Dans le Qua­trième État jour­nal syn­di­cal­iste de Toulouse, Guil­laume Danès écrit :

« Pour sup­primer à jamais les guer­res, nous pro­posons aux chefs de la Con­férence de la Paix de faire adopter par les grandes nations une loi ain­si conçue :

Arti­cle pre­mier. — En cas de guerre, le sou­verain, les princes, les mem­bres du gou­verne­ment et les mem­bres du Par­lement for­meront un batail­lon d’hon­neur que le général en chef plac­era, dans chaque ren­con­tre, en pre­mière ligne jusqu’à com­plète extinction.

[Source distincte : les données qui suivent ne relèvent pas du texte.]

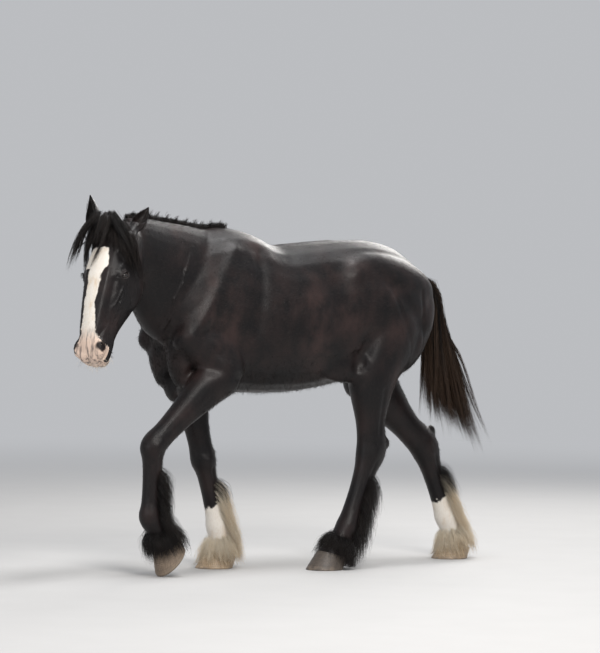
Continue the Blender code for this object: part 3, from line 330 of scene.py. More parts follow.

Arti­cle 2. — Après la guerre, tous les indi­vidus qui auront con­tribué pour une part et d’une manière quel­conque à la rup­ture de la paix, ou qui auront tiré de la guerre un prof­it quel­conque, moral ou financier, seront livrés aux par­ents des morts, qui dis­poseront d’eux à leur gré. Leurs bien seront le pat­ri­moine des orphe­lins et des pauvres ».

Notre con­frère estime que sa propo­si­tion ne sera pas prise en con­sid­éra­tion. C’est certain!…

Demi-clartés.

M. le doc­teur Toulouse est rem­pli dé bonnes inten­tions. Il essaie de con­cili­er la lib­erté de penser ou de prévoir avec la sat­is­fac­tion don­née à la médi­ocrité publique. Ce dou­ble et con­tra­dic­toire souci donne aux arti­cles qu’il pub­lie dans sa revue Demain (ne pas con­fon­dre avec Demain d’Hen­ri Guil­beaux) une allure ambiguë.

À pro­pos du patri­o­tisme, le doc­teur Toulouse écrit :

La reli­gion et le patri­o­tisme sont deux sen­ti­ments très proches, qui ont longtemps évolué par­al­lèle­ment et qui ont man­i­festé la même intolérance, le même fanatisme, la même bar­barie, comme aus­si les mêmes avantages.

Nous seri­ons curieux de savoir quels sont, d’après le doc­teur Toulouse, les avan­tages qu’ap­portèrent aux hommes ces deux sentiments.